* BEGIN *

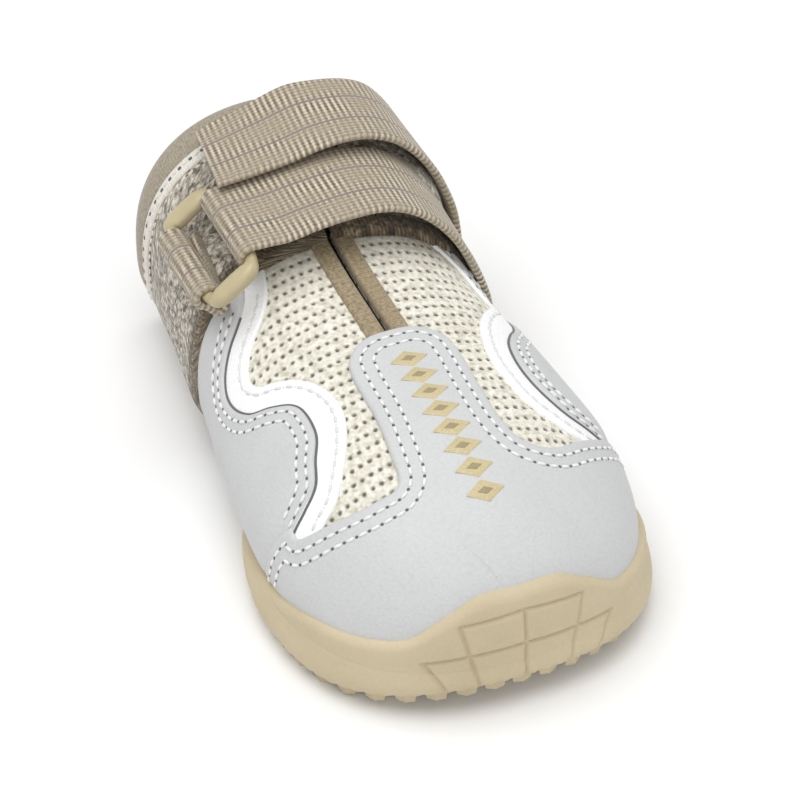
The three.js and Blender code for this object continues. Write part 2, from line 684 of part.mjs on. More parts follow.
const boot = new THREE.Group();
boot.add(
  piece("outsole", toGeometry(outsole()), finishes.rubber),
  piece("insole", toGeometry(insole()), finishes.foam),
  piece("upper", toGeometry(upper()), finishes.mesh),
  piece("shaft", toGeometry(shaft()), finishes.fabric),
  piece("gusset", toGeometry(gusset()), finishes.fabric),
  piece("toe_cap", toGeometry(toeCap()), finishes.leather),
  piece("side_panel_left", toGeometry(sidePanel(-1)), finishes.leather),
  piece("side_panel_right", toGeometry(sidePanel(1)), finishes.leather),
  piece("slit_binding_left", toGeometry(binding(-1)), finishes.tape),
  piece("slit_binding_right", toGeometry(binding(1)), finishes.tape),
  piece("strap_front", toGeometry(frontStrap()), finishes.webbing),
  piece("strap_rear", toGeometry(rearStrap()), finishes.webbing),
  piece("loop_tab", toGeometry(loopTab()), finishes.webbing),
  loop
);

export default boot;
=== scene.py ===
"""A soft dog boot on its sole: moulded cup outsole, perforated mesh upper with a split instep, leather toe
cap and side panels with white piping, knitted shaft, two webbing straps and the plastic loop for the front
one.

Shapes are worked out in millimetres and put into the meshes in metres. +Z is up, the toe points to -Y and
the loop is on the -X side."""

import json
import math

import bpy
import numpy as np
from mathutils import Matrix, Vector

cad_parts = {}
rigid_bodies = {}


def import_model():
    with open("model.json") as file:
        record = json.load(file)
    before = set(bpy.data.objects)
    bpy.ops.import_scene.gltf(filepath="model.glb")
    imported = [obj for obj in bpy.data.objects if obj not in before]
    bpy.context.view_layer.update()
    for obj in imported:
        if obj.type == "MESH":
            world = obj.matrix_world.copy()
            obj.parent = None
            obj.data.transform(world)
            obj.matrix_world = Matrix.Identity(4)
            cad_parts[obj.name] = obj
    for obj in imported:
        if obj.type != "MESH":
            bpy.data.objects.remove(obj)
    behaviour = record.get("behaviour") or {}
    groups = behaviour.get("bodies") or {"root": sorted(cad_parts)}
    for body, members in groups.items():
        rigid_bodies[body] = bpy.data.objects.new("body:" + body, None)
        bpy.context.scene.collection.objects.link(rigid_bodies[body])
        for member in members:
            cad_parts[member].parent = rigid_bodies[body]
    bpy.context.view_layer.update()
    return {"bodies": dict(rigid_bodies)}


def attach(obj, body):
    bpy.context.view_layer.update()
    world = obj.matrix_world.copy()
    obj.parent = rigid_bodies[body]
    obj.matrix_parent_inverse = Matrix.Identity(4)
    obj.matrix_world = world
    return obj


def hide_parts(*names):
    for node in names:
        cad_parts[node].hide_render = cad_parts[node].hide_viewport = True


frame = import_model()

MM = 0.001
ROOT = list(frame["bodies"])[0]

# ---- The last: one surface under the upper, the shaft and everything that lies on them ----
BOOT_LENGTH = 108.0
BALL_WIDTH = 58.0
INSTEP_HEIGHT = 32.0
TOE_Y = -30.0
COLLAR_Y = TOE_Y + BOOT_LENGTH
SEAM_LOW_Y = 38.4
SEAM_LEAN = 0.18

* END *

▶ **Task to complete**: Filter out all lines lacking the word "Identity" and copy the rest.

▶ **Output for this exercise**:
            obj.matrix_world = Matrix.Identity(4)
    obj.matrix_parent_inverse = Matrix.Identity(4)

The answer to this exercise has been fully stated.